• **WHAT THE TASK ASKS**: Lines that contain "frame" are to be counted; give only their number.

• **SUPPLIED MATERIAL**:
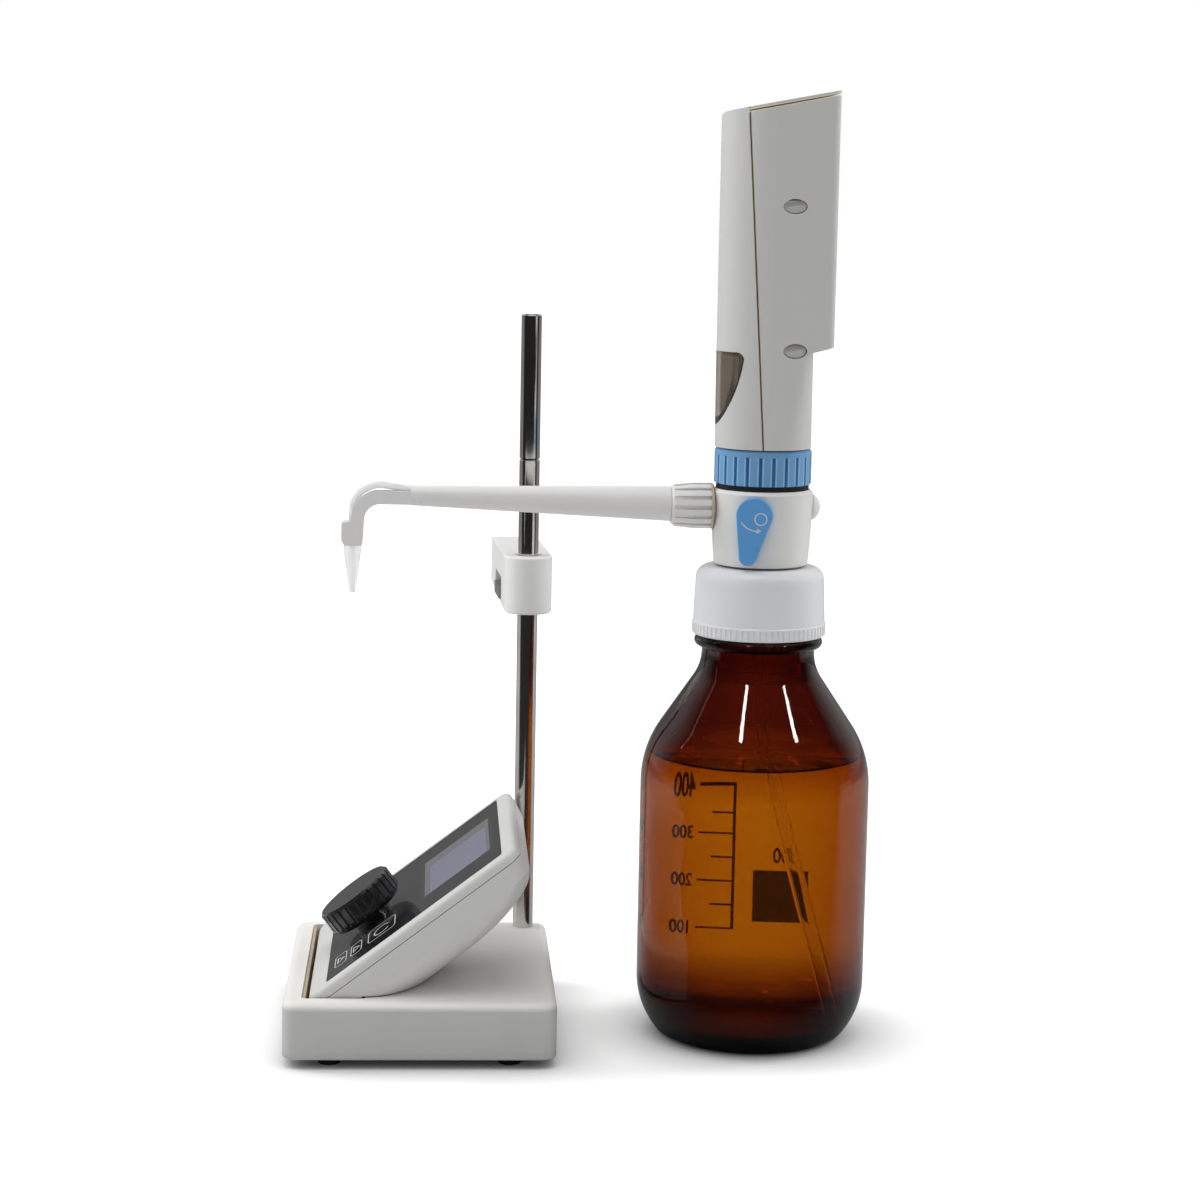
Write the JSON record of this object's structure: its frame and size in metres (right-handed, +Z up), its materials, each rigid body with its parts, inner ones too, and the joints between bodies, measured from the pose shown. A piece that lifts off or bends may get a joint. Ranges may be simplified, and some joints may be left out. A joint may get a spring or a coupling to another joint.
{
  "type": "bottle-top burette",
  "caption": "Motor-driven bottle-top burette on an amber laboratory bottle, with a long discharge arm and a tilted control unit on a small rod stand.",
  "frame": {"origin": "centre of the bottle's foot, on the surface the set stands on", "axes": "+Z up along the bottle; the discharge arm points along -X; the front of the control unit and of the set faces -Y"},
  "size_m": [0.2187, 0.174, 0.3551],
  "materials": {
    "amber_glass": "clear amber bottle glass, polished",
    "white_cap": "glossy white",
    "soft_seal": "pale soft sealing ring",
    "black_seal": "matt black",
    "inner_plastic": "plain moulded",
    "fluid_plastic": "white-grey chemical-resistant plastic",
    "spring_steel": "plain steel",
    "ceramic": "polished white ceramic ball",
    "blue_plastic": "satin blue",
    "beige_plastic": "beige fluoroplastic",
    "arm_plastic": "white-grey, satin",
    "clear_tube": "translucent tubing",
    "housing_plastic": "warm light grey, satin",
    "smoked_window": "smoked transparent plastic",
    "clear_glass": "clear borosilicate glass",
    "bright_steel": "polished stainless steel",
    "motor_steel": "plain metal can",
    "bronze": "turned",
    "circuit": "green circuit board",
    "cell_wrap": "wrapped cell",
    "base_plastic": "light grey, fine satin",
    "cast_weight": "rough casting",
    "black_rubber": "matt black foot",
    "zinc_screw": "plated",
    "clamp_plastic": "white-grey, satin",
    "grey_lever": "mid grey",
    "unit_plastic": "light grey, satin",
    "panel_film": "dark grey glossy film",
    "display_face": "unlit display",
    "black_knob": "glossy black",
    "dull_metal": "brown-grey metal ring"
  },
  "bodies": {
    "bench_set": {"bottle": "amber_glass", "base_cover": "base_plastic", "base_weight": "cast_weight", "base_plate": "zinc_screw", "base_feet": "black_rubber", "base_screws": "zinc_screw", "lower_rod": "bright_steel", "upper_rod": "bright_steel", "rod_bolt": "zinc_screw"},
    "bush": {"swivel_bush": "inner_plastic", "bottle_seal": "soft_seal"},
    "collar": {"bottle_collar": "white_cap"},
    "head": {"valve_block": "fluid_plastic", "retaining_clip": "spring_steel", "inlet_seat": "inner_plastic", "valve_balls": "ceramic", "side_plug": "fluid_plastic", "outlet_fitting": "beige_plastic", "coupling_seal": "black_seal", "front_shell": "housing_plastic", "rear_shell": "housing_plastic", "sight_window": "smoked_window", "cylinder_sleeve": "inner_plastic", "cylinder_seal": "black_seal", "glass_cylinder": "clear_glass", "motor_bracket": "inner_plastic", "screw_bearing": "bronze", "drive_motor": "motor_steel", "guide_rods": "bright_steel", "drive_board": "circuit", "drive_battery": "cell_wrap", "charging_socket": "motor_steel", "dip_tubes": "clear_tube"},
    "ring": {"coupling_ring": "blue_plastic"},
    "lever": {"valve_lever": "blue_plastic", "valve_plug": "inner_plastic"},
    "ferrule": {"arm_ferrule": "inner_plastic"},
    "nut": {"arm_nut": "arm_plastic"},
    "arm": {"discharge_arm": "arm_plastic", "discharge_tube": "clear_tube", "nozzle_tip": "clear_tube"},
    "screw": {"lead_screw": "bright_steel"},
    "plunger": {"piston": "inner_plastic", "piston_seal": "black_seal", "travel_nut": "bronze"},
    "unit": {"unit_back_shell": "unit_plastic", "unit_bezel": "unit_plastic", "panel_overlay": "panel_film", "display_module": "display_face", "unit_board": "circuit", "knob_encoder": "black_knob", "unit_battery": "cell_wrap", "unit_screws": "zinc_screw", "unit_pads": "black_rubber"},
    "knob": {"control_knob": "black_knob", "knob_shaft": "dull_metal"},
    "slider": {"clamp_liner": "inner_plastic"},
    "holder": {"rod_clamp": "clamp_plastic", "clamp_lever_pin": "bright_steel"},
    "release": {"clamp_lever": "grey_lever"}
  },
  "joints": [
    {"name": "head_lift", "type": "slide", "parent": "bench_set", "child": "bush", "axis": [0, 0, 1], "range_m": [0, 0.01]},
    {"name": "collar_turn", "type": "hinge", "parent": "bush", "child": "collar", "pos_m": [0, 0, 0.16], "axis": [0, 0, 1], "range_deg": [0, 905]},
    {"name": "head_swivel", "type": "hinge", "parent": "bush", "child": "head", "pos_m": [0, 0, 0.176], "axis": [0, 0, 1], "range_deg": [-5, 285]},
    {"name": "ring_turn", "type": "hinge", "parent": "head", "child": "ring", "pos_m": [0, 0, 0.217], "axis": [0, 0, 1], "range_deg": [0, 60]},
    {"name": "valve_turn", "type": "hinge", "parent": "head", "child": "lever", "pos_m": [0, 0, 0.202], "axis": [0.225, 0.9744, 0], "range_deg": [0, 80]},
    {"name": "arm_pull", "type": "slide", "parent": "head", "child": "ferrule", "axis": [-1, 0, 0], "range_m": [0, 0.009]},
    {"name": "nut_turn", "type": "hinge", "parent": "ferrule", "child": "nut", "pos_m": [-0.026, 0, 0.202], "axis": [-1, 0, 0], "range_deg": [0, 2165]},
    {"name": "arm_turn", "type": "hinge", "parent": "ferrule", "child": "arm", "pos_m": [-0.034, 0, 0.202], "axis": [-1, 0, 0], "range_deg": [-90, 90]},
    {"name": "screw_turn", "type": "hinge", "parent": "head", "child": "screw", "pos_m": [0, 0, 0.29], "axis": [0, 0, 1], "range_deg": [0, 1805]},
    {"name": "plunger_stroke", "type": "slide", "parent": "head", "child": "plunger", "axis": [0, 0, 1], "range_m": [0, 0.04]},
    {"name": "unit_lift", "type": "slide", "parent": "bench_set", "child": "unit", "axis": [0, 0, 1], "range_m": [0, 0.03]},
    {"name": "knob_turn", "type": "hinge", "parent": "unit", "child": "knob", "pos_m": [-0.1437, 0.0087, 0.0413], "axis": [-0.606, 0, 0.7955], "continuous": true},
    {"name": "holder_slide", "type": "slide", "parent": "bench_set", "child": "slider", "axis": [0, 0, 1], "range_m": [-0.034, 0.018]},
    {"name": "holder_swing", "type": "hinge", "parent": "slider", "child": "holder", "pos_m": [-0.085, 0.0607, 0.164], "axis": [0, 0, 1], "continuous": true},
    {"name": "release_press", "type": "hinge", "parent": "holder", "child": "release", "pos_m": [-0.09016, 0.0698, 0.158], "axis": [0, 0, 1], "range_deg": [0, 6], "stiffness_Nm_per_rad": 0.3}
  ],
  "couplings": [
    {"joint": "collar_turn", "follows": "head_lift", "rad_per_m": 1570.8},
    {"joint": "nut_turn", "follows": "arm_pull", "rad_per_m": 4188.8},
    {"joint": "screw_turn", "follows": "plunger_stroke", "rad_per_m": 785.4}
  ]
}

• **WRITTEN SOLUTION**: 2